Goal
Starting at the line containing "Model this object", copy each line exactly, ending with the line containing "thread keeps the". Leave out everything else.

BEGIN Supplied data

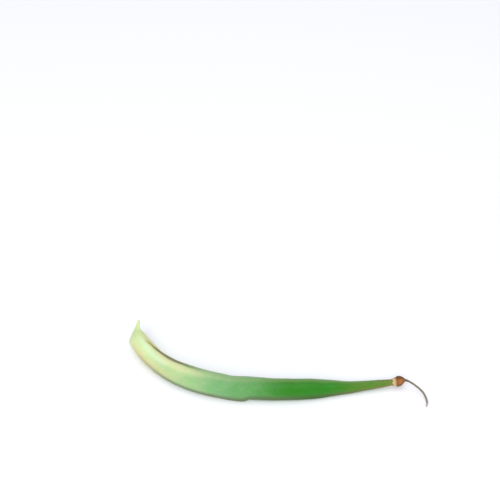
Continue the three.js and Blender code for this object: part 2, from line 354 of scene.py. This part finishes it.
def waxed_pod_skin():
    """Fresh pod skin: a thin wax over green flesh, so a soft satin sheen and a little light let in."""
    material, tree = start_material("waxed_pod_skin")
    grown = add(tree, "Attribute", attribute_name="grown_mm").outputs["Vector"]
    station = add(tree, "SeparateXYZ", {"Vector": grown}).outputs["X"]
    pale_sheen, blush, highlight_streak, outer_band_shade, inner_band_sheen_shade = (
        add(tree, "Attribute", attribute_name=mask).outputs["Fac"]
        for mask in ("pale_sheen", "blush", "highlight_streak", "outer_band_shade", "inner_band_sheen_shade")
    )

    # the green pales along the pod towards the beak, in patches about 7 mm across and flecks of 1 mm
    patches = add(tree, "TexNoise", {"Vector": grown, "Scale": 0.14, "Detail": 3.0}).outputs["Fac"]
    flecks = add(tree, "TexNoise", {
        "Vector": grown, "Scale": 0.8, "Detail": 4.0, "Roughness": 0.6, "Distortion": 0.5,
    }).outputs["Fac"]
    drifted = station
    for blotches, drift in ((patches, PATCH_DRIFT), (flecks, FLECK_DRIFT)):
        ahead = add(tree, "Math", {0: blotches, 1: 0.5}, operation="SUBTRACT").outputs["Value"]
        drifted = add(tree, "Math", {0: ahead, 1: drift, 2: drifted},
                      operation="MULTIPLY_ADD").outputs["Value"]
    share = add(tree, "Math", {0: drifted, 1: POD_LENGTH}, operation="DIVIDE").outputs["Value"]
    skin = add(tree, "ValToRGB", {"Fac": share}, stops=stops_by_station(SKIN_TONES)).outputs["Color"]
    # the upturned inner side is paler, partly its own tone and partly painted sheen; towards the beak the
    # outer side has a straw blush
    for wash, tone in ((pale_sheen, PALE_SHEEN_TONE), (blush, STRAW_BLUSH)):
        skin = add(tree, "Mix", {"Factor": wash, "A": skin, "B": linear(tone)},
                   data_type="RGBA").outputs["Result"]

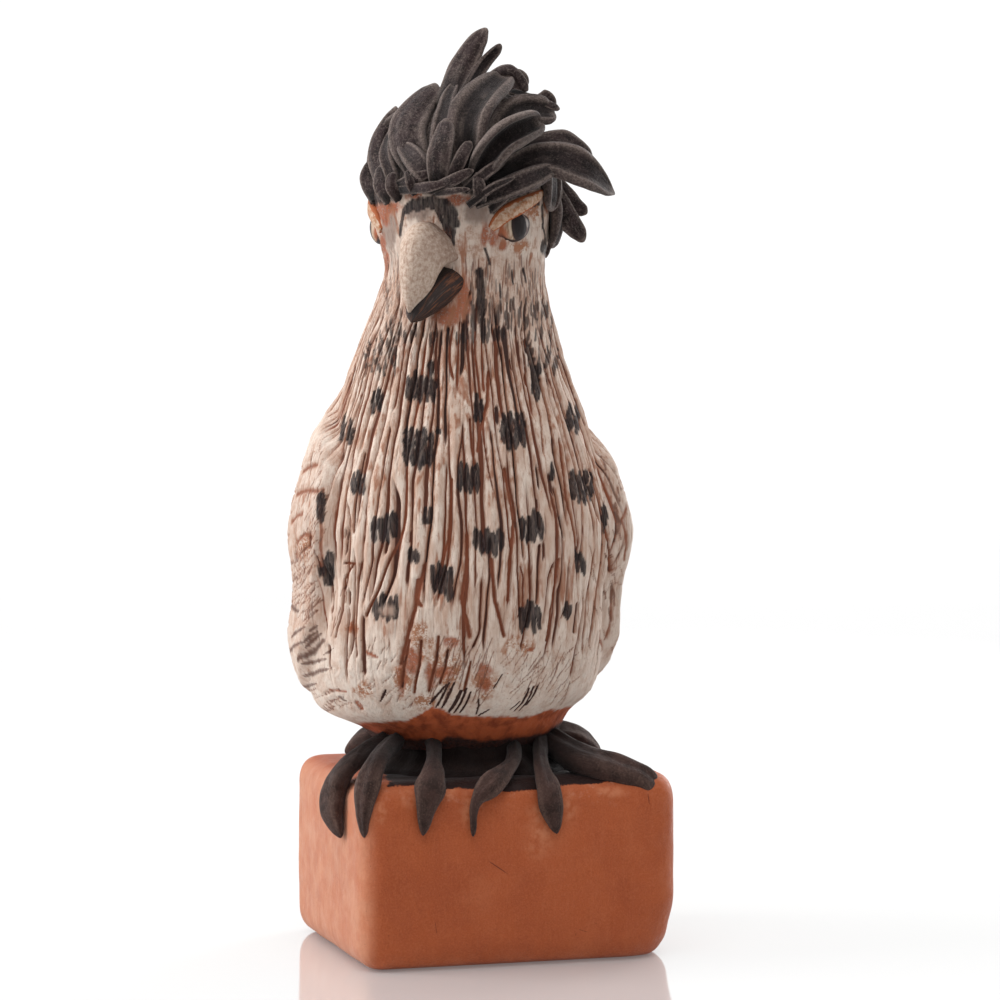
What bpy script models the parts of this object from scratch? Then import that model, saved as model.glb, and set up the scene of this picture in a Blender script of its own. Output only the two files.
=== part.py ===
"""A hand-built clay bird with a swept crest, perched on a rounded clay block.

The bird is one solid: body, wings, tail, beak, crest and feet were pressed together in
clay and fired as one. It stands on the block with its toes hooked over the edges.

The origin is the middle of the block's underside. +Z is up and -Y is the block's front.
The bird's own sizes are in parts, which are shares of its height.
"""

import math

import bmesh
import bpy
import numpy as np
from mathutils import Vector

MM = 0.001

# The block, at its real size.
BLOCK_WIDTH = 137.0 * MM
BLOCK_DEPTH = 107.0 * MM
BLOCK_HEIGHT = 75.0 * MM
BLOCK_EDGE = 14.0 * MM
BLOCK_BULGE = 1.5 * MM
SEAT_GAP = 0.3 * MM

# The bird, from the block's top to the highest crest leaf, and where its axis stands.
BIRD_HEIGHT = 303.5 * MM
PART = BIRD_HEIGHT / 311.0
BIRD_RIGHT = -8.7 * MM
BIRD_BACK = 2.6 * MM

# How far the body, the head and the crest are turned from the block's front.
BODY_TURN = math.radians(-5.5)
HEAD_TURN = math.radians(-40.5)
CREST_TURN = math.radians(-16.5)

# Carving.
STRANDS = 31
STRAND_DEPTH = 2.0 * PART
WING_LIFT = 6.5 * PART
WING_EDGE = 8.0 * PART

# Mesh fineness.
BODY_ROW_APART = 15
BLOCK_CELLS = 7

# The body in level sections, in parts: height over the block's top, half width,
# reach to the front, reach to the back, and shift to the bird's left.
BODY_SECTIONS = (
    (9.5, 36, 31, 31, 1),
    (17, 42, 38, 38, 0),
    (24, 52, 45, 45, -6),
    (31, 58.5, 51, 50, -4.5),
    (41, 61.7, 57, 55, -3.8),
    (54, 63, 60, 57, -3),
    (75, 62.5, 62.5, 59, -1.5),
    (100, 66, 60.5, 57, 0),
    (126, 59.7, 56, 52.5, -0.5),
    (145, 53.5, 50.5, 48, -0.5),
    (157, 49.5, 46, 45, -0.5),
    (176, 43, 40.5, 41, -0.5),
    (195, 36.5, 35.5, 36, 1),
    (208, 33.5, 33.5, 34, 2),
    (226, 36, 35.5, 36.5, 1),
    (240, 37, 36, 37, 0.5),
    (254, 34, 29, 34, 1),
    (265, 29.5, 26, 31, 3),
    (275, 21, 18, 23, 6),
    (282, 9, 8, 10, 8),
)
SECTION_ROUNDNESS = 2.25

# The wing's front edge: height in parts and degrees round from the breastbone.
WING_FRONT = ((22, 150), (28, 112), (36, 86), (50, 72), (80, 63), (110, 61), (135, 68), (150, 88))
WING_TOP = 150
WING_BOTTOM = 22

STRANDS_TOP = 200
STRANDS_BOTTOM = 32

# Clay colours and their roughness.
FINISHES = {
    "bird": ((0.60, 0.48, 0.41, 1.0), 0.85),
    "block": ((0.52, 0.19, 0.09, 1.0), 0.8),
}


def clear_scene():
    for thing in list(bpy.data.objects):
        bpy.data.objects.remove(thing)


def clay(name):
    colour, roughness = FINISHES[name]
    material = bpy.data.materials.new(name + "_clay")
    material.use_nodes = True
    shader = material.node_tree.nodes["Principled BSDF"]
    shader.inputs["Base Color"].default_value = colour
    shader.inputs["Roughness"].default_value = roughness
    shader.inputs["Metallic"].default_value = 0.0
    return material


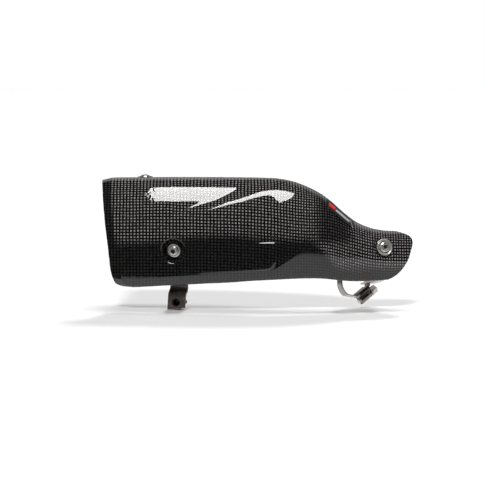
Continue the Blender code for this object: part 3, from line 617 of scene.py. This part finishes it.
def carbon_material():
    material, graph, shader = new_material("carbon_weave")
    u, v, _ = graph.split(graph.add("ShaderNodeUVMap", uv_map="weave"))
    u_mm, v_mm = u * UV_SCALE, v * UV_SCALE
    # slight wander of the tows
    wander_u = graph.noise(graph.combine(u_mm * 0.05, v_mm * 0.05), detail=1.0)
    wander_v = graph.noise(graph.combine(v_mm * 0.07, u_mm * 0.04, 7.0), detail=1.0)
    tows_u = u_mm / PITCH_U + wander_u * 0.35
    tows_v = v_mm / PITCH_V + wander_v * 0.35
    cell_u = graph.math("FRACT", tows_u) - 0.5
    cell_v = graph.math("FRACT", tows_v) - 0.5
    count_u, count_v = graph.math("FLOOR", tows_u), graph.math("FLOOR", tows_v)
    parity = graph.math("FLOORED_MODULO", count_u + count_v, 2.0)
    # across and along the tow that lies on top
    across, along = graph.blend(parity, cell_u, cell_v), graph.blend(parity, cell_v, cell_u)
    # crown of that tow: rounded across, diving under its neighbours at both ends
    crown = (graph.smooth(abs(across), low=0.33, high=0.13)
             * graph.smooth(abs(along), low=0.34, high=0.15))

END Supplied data
BEGIN Supplied data

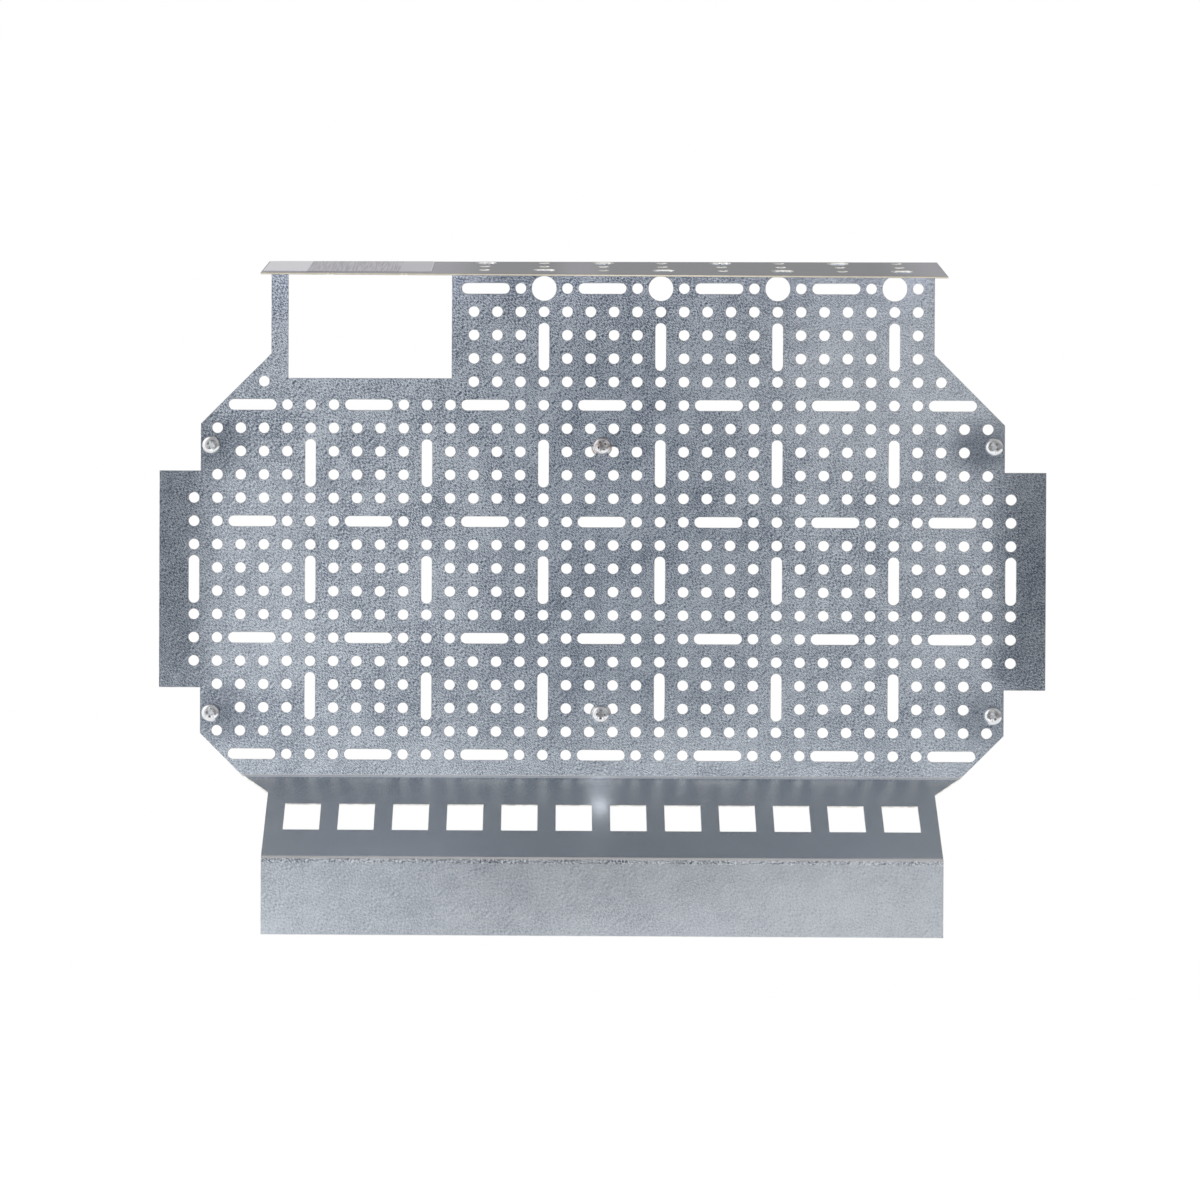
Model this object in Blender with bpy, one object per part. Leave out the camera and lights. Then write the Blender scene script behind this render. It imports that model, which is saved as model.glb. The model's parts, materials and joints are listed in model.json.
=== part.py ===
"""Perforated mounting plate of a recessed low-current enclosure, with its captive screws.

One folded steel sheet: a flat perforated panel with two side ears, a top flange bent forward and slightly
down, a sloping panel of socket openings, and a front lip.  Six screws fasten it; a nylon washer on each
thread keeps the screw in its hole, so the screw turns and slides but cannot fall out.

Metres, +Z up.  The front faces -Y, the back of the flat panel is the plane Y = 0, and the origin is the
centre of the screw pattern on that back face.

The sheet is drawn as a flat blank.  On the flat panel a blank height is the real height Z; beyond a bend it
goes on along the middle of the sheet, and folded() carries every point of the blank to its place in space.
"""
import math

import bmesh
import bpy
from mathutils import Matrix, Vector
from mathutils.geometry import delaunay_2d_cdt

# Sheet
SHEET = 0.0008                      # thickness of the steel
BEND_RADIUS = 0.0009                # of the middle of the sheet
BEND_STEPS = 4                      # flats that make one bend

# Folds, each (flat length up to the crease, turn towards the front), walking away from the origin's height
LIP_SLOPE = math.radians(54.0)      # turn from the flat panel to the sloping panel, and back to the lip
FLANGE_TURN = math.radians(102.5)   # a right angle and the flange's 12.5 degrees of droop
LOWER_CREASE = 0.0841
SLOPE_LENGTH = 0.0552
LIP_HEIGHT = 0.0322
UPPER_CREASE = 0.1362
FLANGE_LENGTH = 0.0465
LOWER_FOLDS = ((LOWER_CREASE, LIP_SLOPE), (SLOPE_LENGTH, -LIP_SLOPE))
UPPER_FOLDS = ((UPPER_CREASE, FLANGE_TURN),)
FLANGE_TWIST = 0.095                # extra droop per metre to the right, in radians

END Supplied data
BEGIN Supplied data

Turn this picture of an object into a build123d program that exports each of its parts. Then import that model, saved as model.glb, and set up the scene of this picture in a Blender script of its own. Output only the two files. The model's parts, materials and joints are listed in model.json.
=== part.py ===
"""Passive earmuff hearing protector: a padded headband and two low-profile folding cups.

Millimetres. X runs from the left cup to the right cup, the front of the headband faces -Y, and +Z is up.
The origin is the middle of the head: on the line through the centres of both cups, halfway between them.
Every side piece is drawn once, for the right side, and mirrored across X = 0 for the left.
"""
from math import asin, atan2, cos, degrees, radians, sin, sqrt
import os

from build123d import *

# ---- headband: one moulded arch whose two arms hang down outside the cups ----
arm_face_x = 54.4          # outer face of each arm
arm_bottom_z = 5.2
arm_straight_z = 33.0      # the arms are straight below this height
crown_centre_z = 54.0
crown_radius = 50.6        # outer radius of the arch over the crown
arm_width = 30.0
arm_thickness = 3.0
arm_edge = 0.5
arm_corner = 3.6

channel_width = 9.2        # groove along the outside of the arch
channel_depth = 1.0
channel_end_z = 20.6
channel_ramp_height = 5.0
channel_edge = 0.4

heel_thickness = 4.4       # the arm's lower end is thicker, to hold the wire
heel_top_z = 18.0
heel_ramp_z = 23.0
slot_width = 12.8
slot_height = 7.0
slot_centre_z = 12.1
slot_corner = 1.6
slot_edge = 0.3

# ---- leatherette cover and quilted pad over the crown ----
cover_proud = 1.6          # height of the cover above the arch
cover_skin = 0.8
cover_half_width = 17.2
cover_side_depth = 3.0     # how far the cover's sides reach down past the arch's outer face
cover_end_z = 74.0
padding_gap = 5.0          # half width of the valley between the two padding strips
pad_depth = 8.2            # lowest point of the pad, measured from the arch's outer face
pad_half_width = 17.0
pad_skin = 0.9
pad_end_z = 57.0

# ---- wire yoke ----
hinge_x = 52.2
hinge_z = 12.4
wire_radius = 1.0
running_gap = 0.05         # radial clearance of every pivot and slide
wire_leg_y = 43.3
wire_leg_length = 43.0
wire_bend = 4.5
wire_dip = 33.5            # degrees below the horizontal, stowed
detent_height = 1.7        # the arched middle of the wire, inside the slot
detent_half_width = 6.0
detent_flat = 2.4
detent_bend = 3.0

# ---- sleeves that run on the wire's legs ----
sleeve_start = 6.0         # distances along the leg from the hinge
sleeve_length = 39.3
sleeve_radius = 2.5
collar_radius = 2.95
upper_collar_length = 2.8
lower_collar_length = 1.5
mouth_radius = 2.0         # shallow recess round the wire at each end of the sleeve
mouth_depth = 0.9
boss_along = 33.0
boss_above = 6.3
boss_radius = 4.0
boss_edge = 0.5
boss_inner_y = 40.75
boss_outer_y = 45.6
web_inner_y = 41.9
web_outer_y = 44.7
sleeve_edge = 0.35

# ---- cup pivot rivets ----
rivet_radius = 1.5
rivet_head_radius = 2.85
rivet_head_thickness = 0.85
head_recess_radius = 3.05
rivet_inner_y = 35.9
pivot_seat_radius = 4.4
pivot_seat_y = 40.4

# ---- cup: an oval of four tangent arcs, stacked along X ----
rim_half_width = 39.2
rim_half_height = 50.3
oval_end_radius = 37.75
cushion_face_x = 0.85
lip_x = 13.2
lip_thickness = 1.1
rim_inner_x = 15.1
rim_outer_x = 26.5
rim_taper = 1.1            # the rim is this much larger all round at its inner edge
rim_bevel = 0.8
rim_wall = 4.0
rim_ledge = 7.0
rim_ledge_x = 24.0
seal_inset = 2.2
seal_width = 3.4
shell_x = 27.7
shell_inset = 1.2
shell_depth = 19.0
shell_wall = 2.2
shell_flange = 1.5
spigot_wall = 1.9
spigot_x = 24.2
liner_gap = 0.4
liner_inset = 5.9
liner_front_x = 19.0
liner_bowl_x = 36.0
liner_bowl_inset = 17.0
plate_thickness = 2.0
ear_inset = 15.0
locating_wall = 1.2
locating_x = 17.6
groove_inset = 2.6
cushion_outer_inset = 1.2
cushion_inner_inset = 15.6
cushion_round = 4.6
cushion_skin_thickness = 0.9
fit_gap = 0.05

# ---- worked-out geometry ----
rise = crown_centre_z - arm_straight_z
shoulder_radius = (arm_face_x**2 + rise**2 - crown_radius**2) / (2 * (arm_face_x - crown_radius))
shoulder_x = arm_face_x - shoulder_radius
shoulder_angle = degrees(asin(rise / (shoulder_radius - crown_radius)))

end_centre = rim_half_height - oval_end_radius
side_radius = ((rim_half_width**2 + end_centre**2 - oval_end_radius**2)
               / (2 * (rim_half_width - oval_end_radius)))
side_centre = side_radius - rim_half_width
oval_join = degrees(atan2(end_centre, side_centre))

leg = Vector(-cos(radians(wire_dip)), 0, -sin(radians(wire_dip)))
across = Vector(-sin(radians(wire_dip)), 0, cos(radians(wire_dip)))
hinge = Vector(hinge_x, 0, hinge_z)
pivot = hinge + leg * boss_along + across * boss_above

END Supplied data

Exercise solution
Model this object in Blender with bpy, one object per part. Leave out the camera and lights. Then write the Blender scene script behind this render. It imports that model, which is saved as model.glb. The model's parts, materials and joints are listed in model.json.
=== part.py ===
"""Perforated mounting plate of a recessed low-current enclosure, with its captive screws.

One folded steel sheet: a flat perforated panel with two side ears, a top flange bent forward and slightly
down, a sloping panel of socket openings, and a front lip.  Six screws fasten it; a nylon washer on each
thread keeps the screw in its hole, so the screw turns and slides but cannot fall out.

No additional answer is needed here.